In a pair of decisions today, the Supreme Court ruled that the Sixth Amendment right to counsel can be violated when defendants reject favorable plea bargains based on bad legal advice. One case involved Galin E. Frye, a Missouri man accused of driving with a revoked license in 2007. Because his lawyer neglected to inform him of a plea deal offer under which he would have served 90 days in jail for a misdemeanor, Frye ended up pleading guilty to a felony and was sentened to three years in prison. The other case involved Anthony Cooper, who in 2003 was charged with shooting a woman in Detroit. After his lawyer erroneously told him the government could not prove intent to kill because all four bullets struck the victim below her waist, Cooper rejected a plea deal involving a sentence of four to seven years. He went to trial, was convicted, and is instead serving 15 to 30 years.

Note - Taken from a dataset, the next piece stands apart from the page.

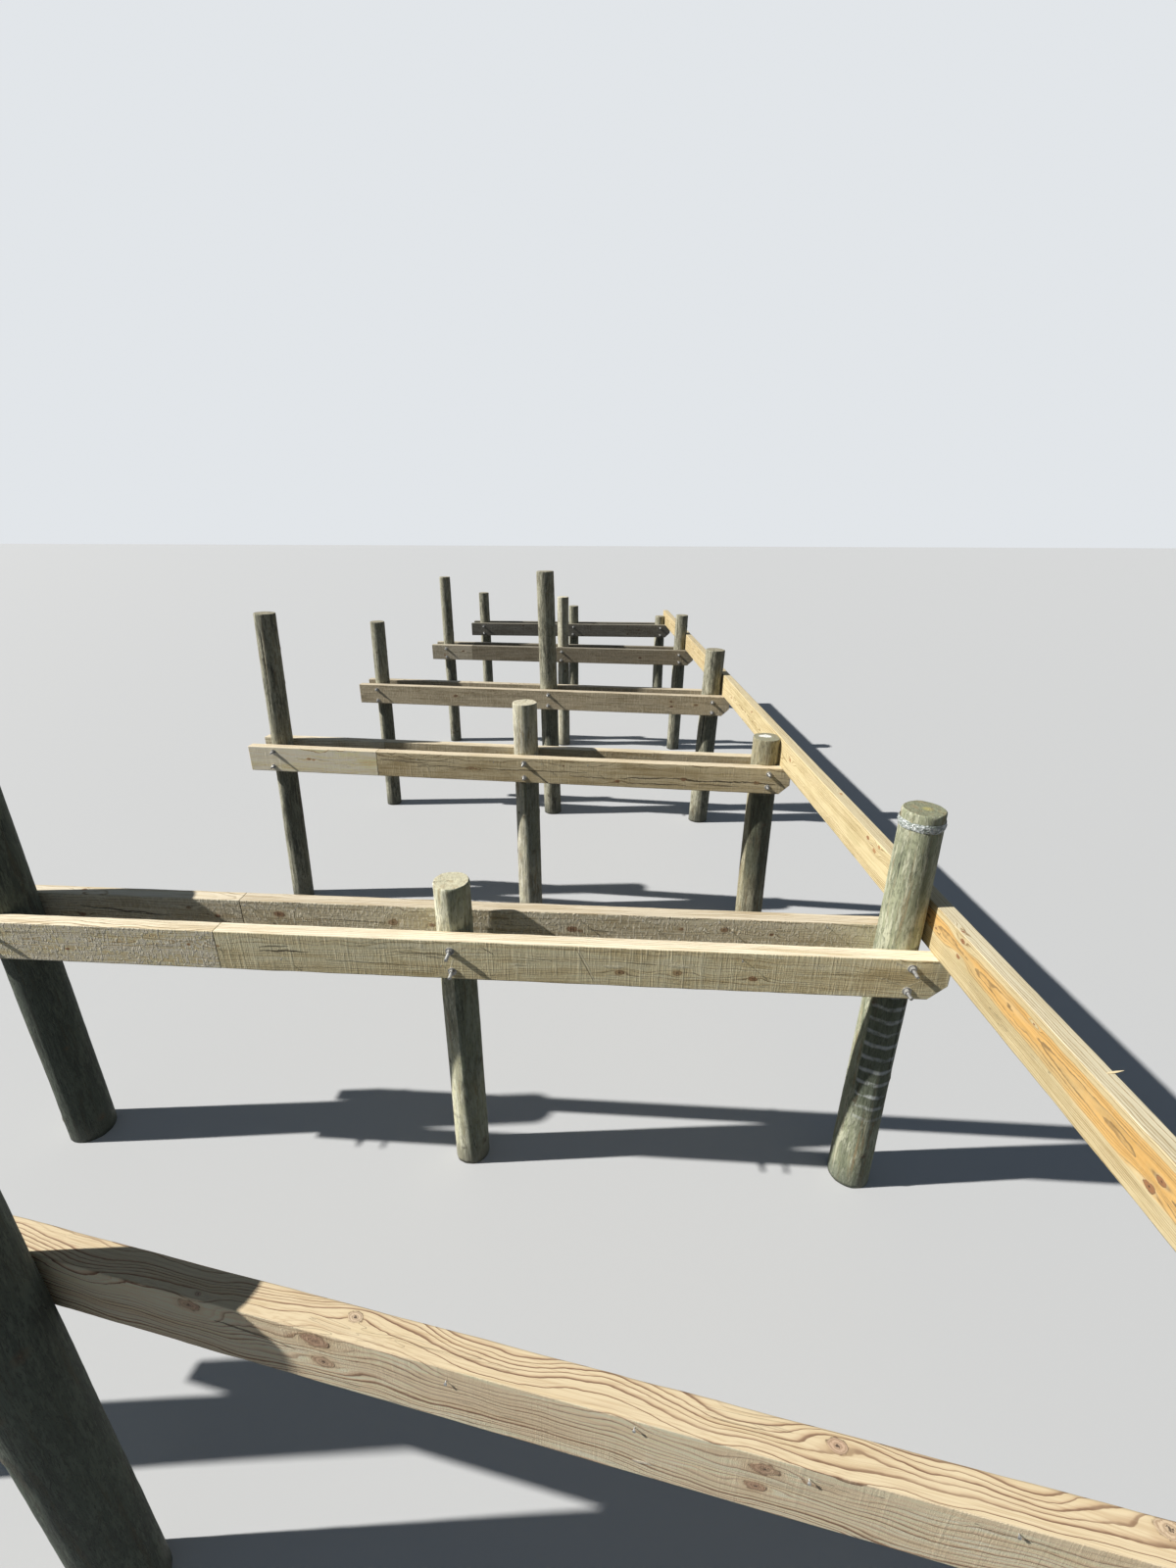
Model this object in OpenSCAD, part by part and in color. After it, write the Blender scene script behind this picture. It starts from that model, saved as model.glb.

The Court already had ruled that the right to counsel applies to the acceptance of plea bargains. Writing for the five-justice majority in Lafler v. Cooper, Justice Anthony Kennedy, joined by the Court's four Democratic appointees, rejected the argument that "a fair trial wipes clean any deficient performance by defense counsel during plea bargaining," saying that position ignores the reality of how criminal cases typically are handled:

Criminal justice today is for the most part a system of pleas, not a system of trials. Ninety-seven percent of federal convictions and ninety-four percent of state convictions are the result of guilty pleas….The right to adequate assistance of counsel cannot be defined or enforced without taking account of the central role plea bargaining plays in securing convictions and determining sentences.

Kennedy, joined by the same four justices, applied similar logic in Missouri v. Frye.

Speaking from the bench for the four dissenters, Justice Antonin Scalia worried that "today's opinions open a whole new field of constitutionalized criminal procedure: federal plea-bargaining law." Dissenting in Lafler, he elaborated on his concerns:

The ordinary criminal process has become too long, too expensive, and unpredictable, in no small part as a consequence of an intricate federal Code of Criminal Procedure imposed on the States by this Court in pursuit of perfect justice….The Court now moves to bring perfection to the alternative in which prosecutors and defendants have sought relief. Today's opinions deal with only two aspects of counsel's plea-bargaining inadequacy, and leave other aspects (who knows what they might be?) to be worked out in further constitutional litigation that will burden the criminal process. And it would be foolish to think that "constitutional" rules governing counsel's behavior will not be followed by rules governing the prosecution's behavior in the plea-bargaining process that the Court today announces " 'is the criminal justice system.' "Is it constitutional, for example, for the prosecution to withdraw a plea offer that has already been accepted? Or to withdraw an offer before the defense has had adequate time to consider and accept it? Or to make no plea offer at all, even though its case is weak—thereby excluding the defendant from "the criminal justice system"?

Scalia thus implicitly concedes that prosecutors, by and large, use plea bargains to dodge the safeguards that are supposed to protect defendants' rights. Given that reality, it hardly seems outrageous to insist that defendants have minimally competent counsel in deciding whether to accept the risk that comes with the "pursuit of perfect justice" (which in any case falls far short of that goal in practice).

In the July issue of Reason, Timothy Lynch discussed how plea bargains, a "standard operating procedure" that "was not contemplated by the Framers," came to dominate the criminal justice system. Last fall I noted that the penalty for going to trial has risen in the last few decades because of mandatory minimum sentences. Last week I wondered what would happen if a substantial percentage of defendants nevertheless insisted on that right.